Pattern matching in D

retard re at tard.com.invalid
Sun Mar 7 16:25:01 PST 2010


Sun, 07 Mar 2010 15:38:07 -0800, Walter Bright wrote:

> retard wrote:
>> Sun, 07 Mar 2010 11:17:46 -0800, Walter Bright wrote:
>> 
>>> retard wrote:
>>>> - Pattern matching (extension to enum/string/integer accepting
>>>> switch)
>>> Andrei and Sean have shown how to do that nicely with existing
>>> language features.
>> 
>> Really? I'd really like to see how this is done.
> 
> 
> foo(  v,
>       (int i) { writeln("I saw an int ", i); }, (string s) { writeln("I
>       saw a string ", s); ), (Variant any) { writeln("I saw the default
>       case ", any); }
>     );
> 
> 
> foo is a variadic template which takes its first argument, v, and
> attempts to match it with each delegate in turn.

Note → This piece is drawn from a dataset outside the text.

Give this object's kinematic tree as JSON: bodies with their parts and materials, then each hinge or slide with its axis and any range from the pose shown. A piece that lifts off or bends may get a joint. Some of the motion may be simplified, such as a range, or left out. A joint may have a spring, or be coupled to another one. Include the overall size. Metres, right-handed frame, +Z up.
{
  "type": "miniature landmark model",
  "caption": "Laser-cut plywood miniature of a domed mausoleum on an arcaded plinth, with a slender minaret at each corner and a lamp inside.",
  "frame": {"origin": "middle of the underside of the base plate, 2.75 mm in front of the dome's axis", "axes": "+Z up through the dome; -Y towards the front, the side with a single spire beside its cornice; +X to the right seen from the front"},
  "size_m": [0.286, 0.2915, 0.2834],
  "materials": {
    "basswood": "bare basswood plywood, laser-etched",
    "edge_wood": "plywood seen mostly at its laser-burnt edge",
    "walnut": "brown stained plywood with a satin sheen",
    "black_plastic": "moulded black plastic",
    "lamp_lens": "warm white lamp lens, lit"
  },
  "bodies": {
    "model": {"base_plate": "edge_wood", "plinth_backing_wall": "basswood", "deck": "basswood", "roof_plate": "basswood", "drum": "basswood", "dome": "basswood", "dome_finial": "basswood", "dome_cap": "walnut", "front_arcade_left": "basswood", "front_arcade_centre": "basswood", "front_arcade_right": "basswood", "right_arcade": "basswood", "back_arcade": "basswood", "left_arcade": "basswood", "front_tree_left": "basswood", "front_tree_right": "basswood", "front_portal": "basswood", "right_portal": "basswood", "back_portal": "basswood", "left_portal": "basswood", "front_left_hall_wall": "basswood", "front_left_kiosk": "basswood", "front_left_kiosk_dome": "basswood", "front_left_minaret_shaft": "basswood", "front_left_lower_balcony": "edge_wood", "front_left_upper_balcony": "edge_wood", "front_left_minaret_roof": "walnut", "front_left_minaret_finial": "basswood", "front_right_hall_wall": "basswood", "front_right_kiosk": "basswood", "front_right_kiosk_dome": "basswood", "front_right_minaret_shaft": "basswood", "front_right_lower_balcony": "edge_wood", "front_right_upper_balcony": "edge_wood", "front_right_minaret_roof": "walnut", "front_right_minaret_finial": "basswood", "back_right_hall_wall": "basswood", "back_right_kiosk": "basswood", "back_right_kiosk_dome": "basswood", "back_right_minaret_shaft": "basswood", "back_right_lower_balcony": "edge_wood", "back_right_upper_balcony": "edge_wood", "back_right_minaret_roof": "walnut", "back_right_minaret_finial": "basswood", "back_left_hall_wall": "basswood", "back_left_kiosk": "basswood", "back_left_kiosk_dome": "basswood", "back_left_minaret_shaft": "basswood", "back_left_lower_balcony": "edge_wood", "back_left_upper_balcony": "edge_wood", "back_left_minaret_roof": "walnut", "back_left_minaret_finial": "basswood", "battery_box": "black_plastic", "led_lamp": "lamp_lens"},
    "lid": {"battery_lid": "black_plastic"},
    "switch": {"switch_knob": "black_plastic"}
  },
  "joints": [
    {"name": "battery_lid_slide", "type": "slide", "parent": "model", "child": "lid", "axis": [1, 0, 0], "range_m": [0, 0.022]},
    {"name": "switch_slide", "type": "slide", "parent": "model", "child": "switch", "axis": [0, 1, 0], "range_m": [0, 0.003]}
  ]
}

The first one that
> matches is executed.

Ok, that's pretty good.

Now let's see how the pattern matching in Scala works:

val a = 42

val b = 123

// basic matching of values
a match {
  case 1 => println("You gave 1")
  case 2 => // functionality for 2
  case _ => println("The default case")
}

// matching & refs to symbols
a match {
  case `b` => println("You gave 123-1=122")
  case b => println("You gave " + b)
}

trait Spiny
class Animal
class Rabbit extends Animal
class Hedgehog extends Animal with Spiny
class Bear extends Animal
object Roger extends Rabbit
object Yogi extends Bear

// matching & subtyping
def foo(a:Animal) = a match {
  case Roger => "guess who framed you?"
  case Yogi => "o hai"
  case h: Animal with Spiny => "Possibly a hedgehog"
  case _ => "Giving up"
}

// nested matches
{ case a :: b :: c => 1 }: (List[Int] => Int)

class Expr
case class Value[T](v: T) extends Expr
case class SumExpr(l: Expr, r: Expr) extends Expr
case class MulExpr(l: Expr, r: Expr) extends Expr
case class NegExpr(e: Expr) extends Expr

def foo(e:Expr) = e match {
  case MulExpr(SumExpr(NegExpr(Value(1)), NegExpr(Value(5))), Value(2)) 
=> println("Imagine, this could be used for AST processing")
  case _ => // do nothing
}

{ case <html><a>some link</a></html> => println("found a link inside the 
DOM") }: (scala.xml.Elem => Unit)

I left out some of the more complex functionality, e.g. extractors and 
more complex higher kinded stuff..

> 
> The matching is all done at compile time, of course, and the delegate
> can be inlined.

I guess this tells a lot. No feature is added to D unless it can do 
something statically with zero runtime cost.